Memories of the 11 trips remain strong with the volunteers who traveled to D.C.
“One of my fondest memories is the special friendship Howard Acker and I developed during his trip – we had more fun and he quickly captured a special place in my heart that remains to this day,” said Rhonda Wade, who along with her husband, Rich, are volunteers for the committee.
“Rich especially enjoyed taking his father Don “Catfish” Wade on the trip — it gave them both a special time together, and for Don the trip to our Capital that wouldn’t have normally happened without the Vets to DC program,” she said.

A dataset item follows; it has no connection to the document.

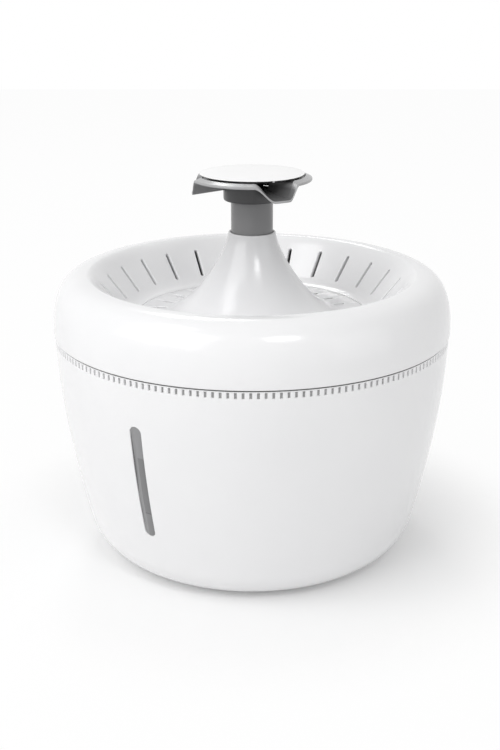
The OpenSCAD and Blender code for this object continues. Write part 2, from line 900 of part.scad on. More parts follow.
module bayonet_windows() {
    for (i = [0 : lug_count - 1])
        rotate([0, 0, i * 360 / lug_count])
            union() {
                rotate([0, 0, -lug_angle / 2 - 1])
                    translate([0, 0, lug_z - lug_room])
                        rotate_extrude(angle = lug_angle + twist_angle + 2)
                            translate([bayonet_in_r - 1, 0])
                                square([bayonet_wall + 2, lug_h + 2 * lug_room]);
                rotate([0, 0, -lug_angle / 2 + twist_angle - 1])
                    translate([0, 0, bayonet_low_z - 1])
                        rotate_extrude(angle = lug_angle + 1.6)
                            translate([bayonet_in_r - 1, 0])
                                square([bayonet_wall + 2, lug_z + lug_h - bayonet_low_z]);
            }
}

module fountain_cone() {
    color(white)
        difference() {
            union() {
                rotate_extrude()
                    polygon(concat(cone_face,
                        [[insert_r, bowl_floor_z], [insert_r, ledge_z], [cone_foot_r, ledge_z]],
                        flip([for (i = [1 : cone_steps - 1])
                            if (cone_back[i][1] > ledge_z) cone_back[i]]),
                        [[stem_hole_r - 2, cone_top_z]]));
                translate([0, 0, bayonet_low_z])
                    tube(bayonet_out_r, bayonet_in_r, ledge_z - bayonet_low_z + cone_wall / 2);
                translate([0, 0, socket_end_z - socket_wall])
                    cylinder(r = stem_hole_r + socket_wall, h = socket_depth + socket_wall - 4.6);
            }
            translate([0, 0, socket_end_z])
                cylinder(r = stem_hole_r, h = socket_depth + 5);
            translate([0, 0, socket_end_z - socket_wall - 1])
                cylinder(r = riser_r + 0.8, h = socket_wall + 2);
            bayonet_windows();
            around_slots()
                translate([(floor_slot_r0 + floor_slot_r1) / 2, 0, bowl_floor_z])
                    rotate([0, 0, 90])
                        linear_extrude(12, center = true)
                            long_hole(slot_w, floor_slot_r1 - floor_slot_r0);
        }
}

// ---- filter ----

module filter_basket() {
    color(shade)
        difference() {
            union() {
                translate([0, 0, basket_low_z])
                    tube(basket_out_r, basket_in_r, basket_h);
                translate([0, 0, basket_low_z])
                    cylinder(r = basket_in_r + 0.5, h = basket_wall);
                translate([0, 0, basket_low_z])
                    tube(basket_tube_r, basket_tube_in_r, basket_h - 6);
                for (i = [0 : lug_count - 1])
                    rotate([0, 0, i * 360 / lug_count - lug_angle / 2])
                        translate([0, 0, lug_z])
                            rotate_extrude(angle = lug_angle)
                                translate([basket_out_r - 0.5, 0])
                                    square([bayonet_out_r - basket_out_r + 0.3, lug_h]);
            }
            translate([0, 0, basket_low_z - 1])
                cylinder(r = basket_tube_in_r, h = basket_h + 2);
            for (i = [0 : 11])
                rotate([0, 0, i * 30])
                    translate([basket_tube_r + 5, -1.5, basket_low_z - 1])
                        cube([basket_in_r - basket_tube_r - 10, 3, basket_wall + 2]);
        }
}

module filter_frame() {
    color(white)
        translate([0, 0, frame_z])
            difference() {
                cylinder(r = frame_out_r, h = lid_z + lid_t - frame_z);
                translate([0, 0, -1])
                    cylinder(r = frame_in_r, h = 60);
                translate([0, 0, frame_wall])
                    tube(media_out_r, media_in_r, 60);
                for (i = [0 : 11])
                    rotate([0, 0, i * 30])
                        translate([media_in_r + 3, -2, -1])
                            cube([media_out_r - media_in_r - 6, 4, frame_wall + 2]);
            }
}

module media_ring(z, h) {
    translate([0, 0, z])
        tube(media_out_r - run_gap, media_in_r + run_gap, h);
}

module lower_cotton() {
    color("snow")
        media_ring(lower_cotton_z, cotton_t);
}

module carbon_bed() {
    color(black)
        media_ring(carbon_z, carbon_t);
}

module upper_cotton() {
    color("snow")
        media_ring(upper_cotton_z, cotton_t);
}

module filter_lid() {
    color(white)
        difference() {
            media_ring(lid_z, lid_t);
            for (i = [0 : 15])
                rotate([0, 0, i * 22.5])
                    translate([media_in_r + 3, -1.6, lid_z - 1])
                        cube([media_out_r - media_in_r - 6, 3.2, lid_t + 2]);
        }
}

// ---- spout ----

module spout_stem() {
    color(shade)
        difference() {
            union() {
                translate([0, 0, socket_end_z])
                    cylinder(r = stem_r, h = stem_top_z - socket_end_z);
                translate([0, 0, stem_top_z - 1])
                    cylinder(r = spigot_r, h = spigot_h + 1);
            }
            translate([0, 0, socket_end_z - 1])
                cylinder(r = stem_bore_r, h = 12);
            translate([0, 0, socket_end_z])
                cylinder(r = stem_bore_r - 1.6, h = well_z - socket_end_z + 1);
            translate([0, 0, seal_z - seal_thick / 2 - run_gap])
                cylinder(r = seal_groove_r, h = seal_thick + 2 * run_gap);
        }
}

module stem_seal() {
    mid_r = (seal_groove_r + riser_r) / 2;
    color(black)
        translate([0, 0, seal_z])
            rotate_extrude()
                translate([mid_r, 0])
                    circle(r = (seal_groove_r - riser_r) / 2 - run_gap, $fn = 48);
}

// Share of a chute's drop at bearing a, 1 in the middle and 0 between the chutes
function chute_side(a) =
    let (turn = (a - chute_bearing + 3600 + chute_step / 2) % chute_step - chute_step / 2)
    min(ease((turn + chute_left) / slope_left), ease((chute_right - turn) / slope_right));

// How far the leaf hangs below its flat at radius r and bearing a
function chute_sag(r, a) = chute_side(a)
    * (chute_drop_in + (chute_drop_out - chute_drop_in) * (r - neck_r) / (leaf_r - neck_r));

// How far the lip stands above the flat of the leaf
function lip(r, a) = r < lip_r ? 0 : (1 - chute_side(a)) * lip_h * (leaf_r - r) / (leaf_r - lip_r);

// What a chute takes out of the neck: its floor follows the underside of the leaf
module chute_cut() {
    first = floor(-chute_left / leaf_step);
    count = ceil(chute_right / leaf_step) - first;
    function corners(i) =
        let (a = (first + i) * leaf_step,
             low = leaf_low_z - 0.05 - 1.05 * chute_sag(neck_r, chute_bearing + a),
             p = polar(leaf_in_r - 1, a), q = polar(neck_r + 2, a))
        [[p[0], p[1], low], [q[0], q[1], low], [q[0], q[1], leaf_z], [p[0], p[1], leaf_z]];
    polyhedron([for (i = [0 : count]) each corners(i)], concat(
        [[2, 1, 0], [3, 2, 0]],
        [for (i = [0 : count - 1], k = [0 : 3])
            let (a = 4 * i + k, b = 4 * i + (k + 1) % 4)
            each [[b + 4, a + 4, a], [b, b + 4, a]]],
        [[4 * count + 1, 4 * count + 2, 4 * count], [4 * count + 2, 4 * count + 3, 4 * count]]));
}

module spout_neck() {
    color(dark)
        difference() {
            translate([0, 0, stem_top_z])
                rotate_extrude()
                    polygon(concat([[0, 0]],
                        [for (i = [0 : 4]) let (a = -90 + i * 22.5)
                            [neck_r - neck_round + neck_round * cos(a),
                             neck_round + neck_round * sin(a)]],
                        [[neck_r, neck_h], [0, neck_h]]));
            translate([0, 0, stem_top_z - 1])
                cylinder(r = spigot_r + run_gap, h = neck_h + 2);
            translate([0, 0, well_z])
                cylinder(r = well_r, h = neck_h);
            for (i = [0 : chute_count - 1])
                rotate([0, 0, chute_bearing + i * chute_step])
                    chute_cut();
        }
}

module spout_leaf() {
    radii = [leaf_in_r, neck_r, (neck_r + lip_in_r) / 2, lip_in_r, lip_r, (lip_r + leaf_r) / 2, leaf_r];
    n = len(radii);
    rows = n - 1;
    function skin(top) = [for (i = [0 : leaf_turns - 1], r = radii)
        let (a = chute_bearing + i * leaf_step)
        [r * cos(a), r * sin(a), leaf_z - chute_sag(r, a) + (top ? lip(r, a) : -leaf_t)]];
    half = leaf_turns * n;
    function at(i, k) = (i % leaf_turns) * n + k;
    color(shade)
        polyhedron(concat(skin(true), skin(false)), concat(
            [for (i = [0 : leaf_turns - 1], k = [0 : rows - 1])
                each [[at(i, k), at(i + 1, k), at(i + 1, k + 1)],
                      [at(i, k), at(i + 1, k + 1), at(i, k + 1)]]],
            [for (i = [0 : leaf_turns - 1], k = [0 : rows - 1])
                each [[half + at(i, k), half + at(i + 1, k + 1), half + at(i + 1, k)],
                      [half + at(i, k), half + at(i, k + 1), half + at(i + 1, k + 1)]]],
            [for (i = [0 : leaf_turns - 1])
                each [[at(i, 0), half + at(i, 0), at(i + 1, 0)],
                      [at(i + 1, 0), half + at(i, 0), half + at(i + 1, 0)]]],
            [for (i = [0 : leaf_turns - 1])
                each [[at(i, rows), at(i + 1, rows), half + at(i, rows)],
                      [at(i + 1, rows), half + at(i + 1, rows), half + at(i, rows)]]]));
}

module spout_cap() {
    color(white)
        union() {
            translate([0, 0, cap_low_z])
                rotate_extrude()
                    polygon([[0, 0], [cap_r - 2.4, 0], [cap_r, cap_t - 0.3], [cap_r, cap_t - 0.1],
                             [cap_r - 0.1, cap_t], [0, cap_t]]);
            rotate([0, 0, tab_bearing])
                translate([cap_r - 1.3, 0, cap_low_z + cap_t - cap_tab])
                    rotate([90, 0, 90])
                        linear_extrude(1.2)
                            polygon([[-0.4, 0], [0.4, 0], [1.1, cap_tab - 0.1], [-1.1, cap_tab - 0.1]]);
        }
}

// Plug under the cap that sits in the hole of the leaf: a cone turns the water outwards,
// and legs stand in the neck
module cap_plug() {
    plug_r = leaf_in_r - lift_gap;
    leg_in_r = spigot_r + 0.8;
    color(dark)
        union() {
            translate([0, 0, leaf_z])
                cylinder(r = plug_r, h = cap_gap);
            translate([0, 0, well_z + 2])
                cylinder(r1 = 4, r2 = plug_r - 0.5, h = leaf_z - well_z - 2 + eps);
            for (i = [0 : chute_count - 1])
                rotate([0, 0, chute_bearing + (i + 0.5) * chute_step])
                    translate([leg_in_r, -0.8, well_z])
                        cube([plug_r - 0.2 - leg_in_r, 1.6, leaf_z - well_z + cap_gap / 2]);
        }
}

tank();
window_lens();
window_gasket();
foot_pads();
inlet_body();
inlet_pin();
inlet_nut();
inlet_seal();
pump_lead();
motor_case();
stator_core();
stator_coil();
potting_resin();
suction_cups();
volute_cover();
volute_seal();
impeller_shaft();
shaft_bushes();
riser_tube();
impeller();
rotor_magnet();
strainer();
prefilter_sponge();
flow_gate();
drinking_tray();
fountain_cone();
filter_basket();
filter_frame();
lower_cotton();
carbon_bed();
upper_cotton();
filter_lid();
spout_stem();
stem_seal();
spout_neck();
spout_leaf();
spout_cap();
cap_plug();
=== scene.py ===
"""Dressed model of the pet water fountain: smooth shells over the CAD frame, moulded plastics,
foam, cotton, carbon and metal as procedural materials, in soft studio light."""

import math

import bpy
from mathutils import Matrix, Vector, noise


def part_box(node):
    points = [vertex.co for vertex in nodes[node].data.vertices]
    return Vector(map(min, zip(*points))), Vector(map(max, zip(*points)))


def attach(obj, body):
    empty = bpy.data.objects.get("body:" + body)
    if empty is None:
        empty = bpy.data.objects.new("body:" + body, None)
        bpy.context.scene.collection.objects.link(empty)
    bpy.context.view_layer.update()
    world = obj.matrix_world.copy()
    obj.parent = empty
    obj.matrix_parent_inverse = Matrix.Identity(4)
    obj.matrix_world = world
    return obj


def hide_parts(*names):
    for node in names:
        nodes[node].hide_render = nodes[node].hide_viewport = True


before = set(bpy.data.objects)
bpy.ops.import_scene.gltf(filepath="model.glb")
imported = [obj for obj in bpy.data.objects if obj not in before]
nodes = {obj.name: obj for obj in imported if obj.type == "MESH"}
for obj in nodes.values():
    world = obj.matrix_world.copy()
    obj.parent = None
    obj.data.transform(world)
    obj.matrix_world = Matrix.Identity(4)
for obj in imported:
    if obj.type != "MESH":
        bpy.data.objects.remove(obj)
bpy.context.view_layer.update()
scene = bpy.context.scene

# ---------------- sizes in millimetres and degrees

MM = 0.001
PER_METRE = 1000
BODY_R = 100.0
SEAM_Z = 115.2
SEAM_GAP = 0.7
LAND_Z = SEAM_Z + SEAM_GAP
TANK_TOP_R = BODY_R - 0.6
TANK_TAPER = 14.4
BASE_Z = 1.0
FOOT_ROUND = 21.0
FOOT_LEAN = math.radians(14.5)
TANK_WALL = 2.6
LAND_W = 1.4
LAND_R = TANK_TOP_R - (TANK_WALL - LAND_W)
NOTCH_COUNT = 188
NOTCH_BEARING = 269.7
NOTCH_W = 1.2
NOTCH_H = 3.0
NOTCH_DEPTH = 1.1
NOTCH_RIM = 0.4
PAD_R = 8.0
PAD_CIRCLE_R = 54.0
WINDOW_BEARING = 237.5
WINDOW_Z = 63.0
WINDOW_LEN = 58.8
WINDOW_W = 6.1
WINDOW_RECESS = 0.3
WINDOW_FLANGE = 2.4
GASKET_T = 0.6
LENS_FLANGE_T = 1.4
CREST_Z = SEAM_Z + 29.2
CREST_R = 82.6
SHOULDER_POWER = 2.57
TRAY_WALL = 2.2
BOWL_FLOOR_Z = SEAM_Z + 7.0
BOWL_FLOOR_R = 58.5
SLOT_TOP = (75.6, SEAM_Z + 23.1)
SLOT_LOW = (65.4, SEAM_Z + 10.7)
SLOT_COUNT = 26
SLOT_BEARING = 87.1
SLOT_W = 1.7
FLOOR_SLOT = (44.5, 50.5)
LEDGE_Z = BOWL_FLOOR_Z - 2.0
LEDGE_R = BOWL_FLOOR_R - 3.7
SKIRT_R = TANK_TOP_R - TANK_WALL - 0.3
CONE_TOP_Z = SEAM_Z + 48.7
CONE_TOP_R = 11.75
CONE_FOOT_R = 46.0
CONE_WALL = 2.0
STEM_R = 10.4
STEM_HOLE_R = STEM_R + 0.3
SOCKET_END_Z = CONE_TOP_Z - 33
BAYONET_R = (LEDGE_R - 2.6, LEDGE_R - 0.6)
BAYONET_LOW_Z = LEDGE_Z - 14
STEM_TOP_Z = CONE_TOP_Z + 15.8
NECK_R = 14.1
NECK_H = 10.0
SPIGOT_R = 8.0
LEAF_R = 29.6
LEAF_T = 1.1
LEAF_Z = STEM_TOP_Z + NECK_H + LEAF_T
WELL_Z = STEM_TOP_Z + 3.9
WELL_R = NECK_R - 1.6
CHUTE_BEARING = 299.0
CHUTE_PITCH = 120.0
CHUTE_EDGES = (27.0, 21.0)
CHUTE_SLOPES = (20.5, 12.0)
CHUTE_DROP = (5.0, 7.0)
LIP_H = 1.3
LIP_R = 26.25
CAP_R = 25.8
CAP_T = 1.3
CAP_Z = LEAF_Z + 0.9
CAP_TAB = 0.7
TAB_BEARING = 293.5
INLET_Z = 98.0
FLANGE_R = 7.5
BARREL_R = 5.5
BOSS_DEPTH = 2.4
SOCKET_DEPTH = 9
LEAD_D = 4.0
LEAD_START = (45.25, 34.6)
RISER_R = 6.5
PAD_HOLE_R = 13.1
FINE_CREASE = 38.0
CUT_CREASE = 42.0


# ---------------- camera, light and floor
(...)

Another memory that’s shared by several of the volunteers is the trip where a woman from France was visiting the memorials with her grandson and granddaughter-in-law. She wanted to meet a World War II veteran to thank him for saving her country.
“So many special things happened on these trips,” said Jim Hall. “There was the French woman who met one of our WWII guys as he exited the bus. Her English was very poor, but she knew the only English that really counted.”Thank You.” Seems as though she was a young girl in Paris when the American’s arrived. If not for them she would have never survived the Nazi occupation.

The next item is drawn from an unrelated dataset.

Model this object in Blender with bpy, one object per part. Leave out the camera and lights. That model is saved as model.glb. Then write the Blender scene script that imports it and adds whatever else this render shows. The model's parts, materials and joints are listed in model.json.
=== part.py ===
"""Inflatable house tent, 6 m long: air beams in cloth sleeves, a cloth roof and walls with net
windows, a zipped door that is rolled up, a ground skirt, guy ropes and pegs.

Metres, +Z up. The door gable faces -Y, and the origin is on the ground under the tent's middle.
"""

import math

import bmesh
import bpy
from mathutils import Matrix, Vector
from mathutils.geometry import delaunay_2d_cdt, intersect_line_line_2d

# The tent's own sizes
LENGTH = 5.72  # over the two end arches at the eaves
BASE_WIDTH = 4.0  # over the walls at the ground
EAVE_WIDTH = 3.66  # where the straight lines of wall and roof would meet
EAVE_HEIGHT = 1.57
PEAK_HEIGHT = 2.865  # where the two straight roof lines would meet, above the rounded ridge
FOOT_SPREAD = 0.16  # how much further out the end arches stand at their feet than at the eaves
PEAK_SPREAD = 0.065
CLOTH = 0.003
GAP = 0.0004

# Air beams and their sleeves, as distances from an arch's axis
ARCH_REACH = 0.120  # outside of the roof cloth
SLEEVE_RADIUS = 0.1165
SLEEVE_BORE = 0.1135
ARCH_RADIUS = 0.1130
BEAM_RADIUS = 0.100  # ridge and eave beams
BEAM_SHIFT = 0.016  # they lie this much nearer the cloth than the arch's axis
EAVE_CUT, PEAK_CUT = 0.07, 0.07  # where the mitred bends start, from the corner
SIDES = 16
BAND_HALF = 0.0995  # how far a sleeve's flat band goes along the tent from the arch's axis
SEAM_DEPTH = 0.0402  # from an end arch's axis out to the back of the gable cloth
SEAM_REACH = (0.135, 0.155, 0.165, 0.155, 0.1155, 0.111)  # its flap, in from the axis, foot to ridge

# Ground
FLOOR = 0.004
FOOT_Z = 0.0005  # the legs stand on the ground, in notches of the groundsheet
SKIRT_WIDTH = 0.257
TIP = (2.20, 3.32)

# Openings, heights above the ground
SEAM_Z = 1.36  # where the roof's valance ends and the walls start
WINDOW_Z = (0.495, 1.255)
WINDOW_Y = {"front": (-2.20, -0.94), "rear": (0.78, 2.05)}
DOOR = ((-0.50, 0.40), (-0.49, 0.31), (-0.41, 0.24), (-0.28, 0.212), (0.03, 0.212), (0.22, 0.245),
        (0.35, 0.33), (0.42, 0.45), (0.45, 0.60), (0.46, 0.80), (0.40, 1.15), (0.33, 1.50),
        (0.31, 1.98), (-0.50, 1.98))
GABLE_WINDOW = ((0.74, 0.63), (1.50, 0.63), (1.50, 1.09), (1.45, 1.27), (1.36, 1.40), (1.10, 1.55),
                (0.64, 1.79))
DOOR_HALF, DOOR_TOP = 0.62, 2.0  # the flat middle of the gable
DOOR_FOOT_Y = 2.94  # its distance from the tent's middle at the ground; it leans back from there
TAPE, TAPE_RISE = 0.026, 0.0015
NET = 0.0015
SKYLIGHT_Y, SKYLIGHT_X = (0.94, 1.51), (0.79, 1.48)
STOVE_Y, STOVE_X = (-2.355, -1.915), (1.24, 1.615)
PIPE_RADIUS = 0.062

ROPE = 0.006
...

“At the Korean War Memorial one day the South Korean Ambassador and his delegates took the time to shake the hands of every Korean veteran in our group,” he said. “At the Vietnam Wall a vet ask me to find a name on the wall. After a search we found the name, and sadly learned that he was killed in action on the very day we visited the wall. Another man that I helped in the name search on the wall explained to me that he was standing next to him when he died. There were so many stories, so much sadness, but on the happy side there was laughter, there was bonding and there was friendships that will weather the ravages of time. Every volunteer I am sure feels as I do. It was just a great honor to have been a part of this group. Also you (Melanie Speicher), Patti (Speelman) and the Sidney Daily News need to be thanked over and over for all you did. The people in Shelby and surrounding counties need to be commended for their tremendous support.”
Hall said he was sorry to see the trips end.
“For all of us there is a great deal of sorrow for this to end,” said Hall. “Our mission was to continue until all of the vets had an opportunity to take this trip. Our mission is now complete because we apparently have served all of those who wanted to go. First of all, the volunteers that assisted us in this endeavor were and are some of the finest people I have ever met. We were fortunate to have been led by Col. Mike Bennett who’s outstanding leadership kept this group on task and dedicated to serving the veterans we all honor and respect. Every veteran that went with us was special in ways that were unique to each individual. We always said that we started our trips not really knowing each other. When we returned we were family. With that there is an obligation to always be there for each other and we always will be.”
For Duane Mullen, the chance to go to D.C. with the veterans gave him a chance to “have his parade” for serving in the Vietnam War.
“Returning from Vietnam in March 1968, I did not expect nor think about a parade. Early in the morning, at Cox Municipal Airport, I hugged my mother and father, rode to Sidney, and tried to sleep in the nearly complete lack of background noise on Ruth Street. In the years since, I have never thought much about that mythical, missing parade so often mentioned in the stories about returning Vietnam vets,” said Mullen.
“Fast forward to 2012. My friend Mark Deam suggested that I might be interested in participating as a member of the Shelby County Vets to DC Committee. I was somewhat aware of this group, having written a few “Mail Call” letters for WW II vets that had been feted with trips to see their Memorials in Washington, D.C. The Committee had decided to open up their program to Vietnam Vets! Since I previously had been to see ‘The Wall,’ I didn’t qualify to go as a vet, but I could go as a volunteer … I could go with the first group of Vietnam vets … to help with coordination, mobility, and information. I was in.
“Magic, I finally got my Parade! In fact, I have been fortunate enough to be part of four trips to Washington, D.C., with vets from WWII, Korea and Vietnam. I have seen broad smiles and eyes glisten with tears. I have heard stories, private and public, of vets’ experiences while serving our country in times of conflict in faraway lands. I’ve shook hands and hugged friends, new and old, as they/we marveled at the impressive monuments and memorials scattered around our nation’s capital. My Parades, not so formal but none-the-less dramatic, have been populated by local veterans and vets from across the U.S. and around the world. We have strolled leisurely on hallowed ground, paid for by the service of our brothers and sisters, marching in a parade back to the earliest days of our Republic. We’ve had speeches from local dignitaries. We’ve been accompanied by hundreds of motorcycle riders. We’ve been cheered by local students, factory workers, and businesses. We have seen the honors paid to veterans that did not return home and to those of us that did. We have seen more than dark stone and soaring steel, more than the grave markers of Arlington National Cemetery. We have seen America and the world pay tribute to our veterans.
“You, too, can be part of this Parade. Visit the memorials, whether in Washington, National Parks, or a local cemetery. Stand quietly with bowed head and breath the air of freedom. Thank a vet,” said Mullen, who is a veteran of the U.S. Air Force.